Dopo lavori di merda per una vita ho la fortuna di cantare la propria vita. La rabbia vomitata in quel disco oggi è calmierata in maniera diversa: allora era di un ventenne, oggi parla un quarantenne e solo che sai cosa ti sta sulle palle: non è minore, la rabbia, è incanalata in cose più interessanti. A 28 anni mi sarei sentito offeso se sentivo allora questo discorso. Oggi analizzo con più calma cosa scrivo: posso metterci una settimana o una notte per scrivere una canzone.

Venite da Pisa, una città a guida centro destra che con un’ordinanza a ottobre ha vietato di sedersi per terra o di sdraiarsi sulle panchine: è contro il degrado o contro alcune categorie di persone?

Lo so, ci ha schifato. Nessuno di noi abita più a Pisa, il problema non è solo lì. C’è un’enorme voglia di sicurezza, di poco casino di stare sotto a quello che si conosce. Invece noi siamo per il caos organizzato, cantiamo per ricordarci che “vivi si muore”, che è la canzone più urlata ai nostri concerti, mentre si può vivere da morti. Una città che ha paura e non vuole gente per strada fa venir voglia di urlare, ma da Pisa me lo aspettavo, finché ci sono i ragazzi che portano soldi all’università gli va bene.
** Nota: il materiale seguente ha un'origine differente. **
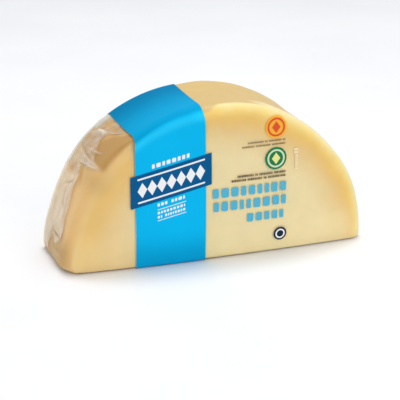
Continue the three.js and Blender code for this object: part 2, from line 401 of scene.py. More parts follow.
def closed_form(angles, face_rings, edge_rings, rind_rings):
    """The pack's whole surface: points, faces, and how much of each point is the rind's."""
    half = [(face_ring(i / face_rings), 0.0) for i in range(1, face_rings + 1)]
    for i in range(1, edge_rings + 1):
        half.append((edge_ring(i / edge_rings * math.pi / 2), i / edge_rings))
    half += [(rind_ring(1 - i / rind_rings), 1.0) for i in range(1, rind_rings + 1)]
    rings = [(-1, *ring) for ring in half] + [(1, *ring) for ring in reversed(half[:-1])]

    pole = face_ring(0)
    blocks = [ring_points(np.zeros(1), -1, pole)]
    blocks += [ring_points(angles, side, ring) for side, ring, _ in rings]
    blocks.append(ring_points(np.zeros(1), 1, pole))
    rind_share = np.concatenate([[0], np.repeat([share for _, _, share in rings], len(angles)), [0]])

    count = len(angles)
    last = 1 + len(rings) * count
    here = np.arange(count)
    after = (here + 1) % count
    faces = [(0, 1 + a, 1 + b) for a, b in zip(here, after)]
    for ring in range(len(rings) - 1):
        near, far = 1 + ring * count, 1 + (ring + 1) * count
        faces += [(near + a, far + a, far + b, near + b) for a, b in zip(here, after)]
    near = last - count
    faces += [(last, near + b, near + a) for a, b in zip(here, after)]
    return np.concatenate(blocks), faces, rind_share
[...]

Come sta il “rock indipendente italiano”, mettendolo tra virgolette? Da Vasco Brondi ai Tre allegri ragazzi morti a Brunori sas, avete un filo comune.

L’ho visto nascere e fiorire e dato per spacciato. Manco mi interessa lo stato di salute del “rock italiano indipendente”, penso più a momento per momento. Siamo stati degli outsider e, a prescindere da Sanremo, arriviamo da momento fantastico siamo molto contenti e lucidi. Anche Brondi, Brunori e gli Allegri ragazzi descrivono cose della mia vita. Dario Brunori è un fratello, lo chiamo quando ho problemi, gli Allegri ragazzi rimangono il mio gruppo italiano preferito, Vasco Brondi ha scritto testi incredibili e fa parte di me. Della nostra generazione sicuramente i nomi citati hanno raccolto un testimone e lo hanno passato alle nuove generazioni: oggi c’è l’hip hop, siamo, contenti di aver fatto da ponte e tra i giovani Achille Lauro è fighissimo.

Achille Lauro è tutt’altra storia rispetto a voi.

È stupendo, ci abbiamo chiacchierato tanto, ha rivoluzionato la trap, a Sanremo ha fatto un pezzo più rock che trap. Ci sentiamo collegati a questa scena, siamo come lo zio strano che viene alla cena di Natale con la chitarra.

Al festival Mahmood in “Soldi” cita il Ramadan e ha padre egiziano ed è italiano: voi come la vedete? Il presidente Rai Foa ha detto che vuole cambiare il regolamento sulla giuria dopo la vittoria di Mahmood mentre prima andava bene?

Ritengo folle solo pensarlo. Chi se ne frega da dove proviene? È straniero perché è sardo (lo dice ridendo, con ironia), mica perché è metà egiziano, è una follia strumentale, non la commentiamo nemmeno. La polemica è scoppiata dopo il tweet di Salvini? Lui si intende di qualsiasi cosa al mondo, anche di musica, non c’è argomento che non conosca. Propongo che Salvini come ministro degli Interni voti chi vince Sanremo così non rompe. Quanto a noi, siamo andati lì non per la competizione, in musica non esiste e da che mondo è mondo arrivare primo, secondo terzo non vuol dire niente.

Voi non cantate di voi stessi ma di una collettività.

Sì, l’idea è cercare una comunità. Come musicisti non dobbiamo risolvere i problemi di una nazione ma creiamo piccole utopie. L’utopia non esiste e non è realizzabile? Lo dicevano anche a Leonardo da Vinci sul volare o alle donne al voto. Cantare di utopie crea un mattoncino per costruire un’idea di comunità più profonda.

Sul web per la vostra musica vengono citati i Violent Femmes ma la vostra ruvidezza scarna rimanda anche a un rock tipo primi Talking Heads.

In “Villa inferno ” abbiamo collaborato con Jerry Harrison, il tastierista dei Talking, e “Punk Lullaby” è prodotto da Brian Ritchie dei Violent Femmes: è musica con cui siamo cresciuti.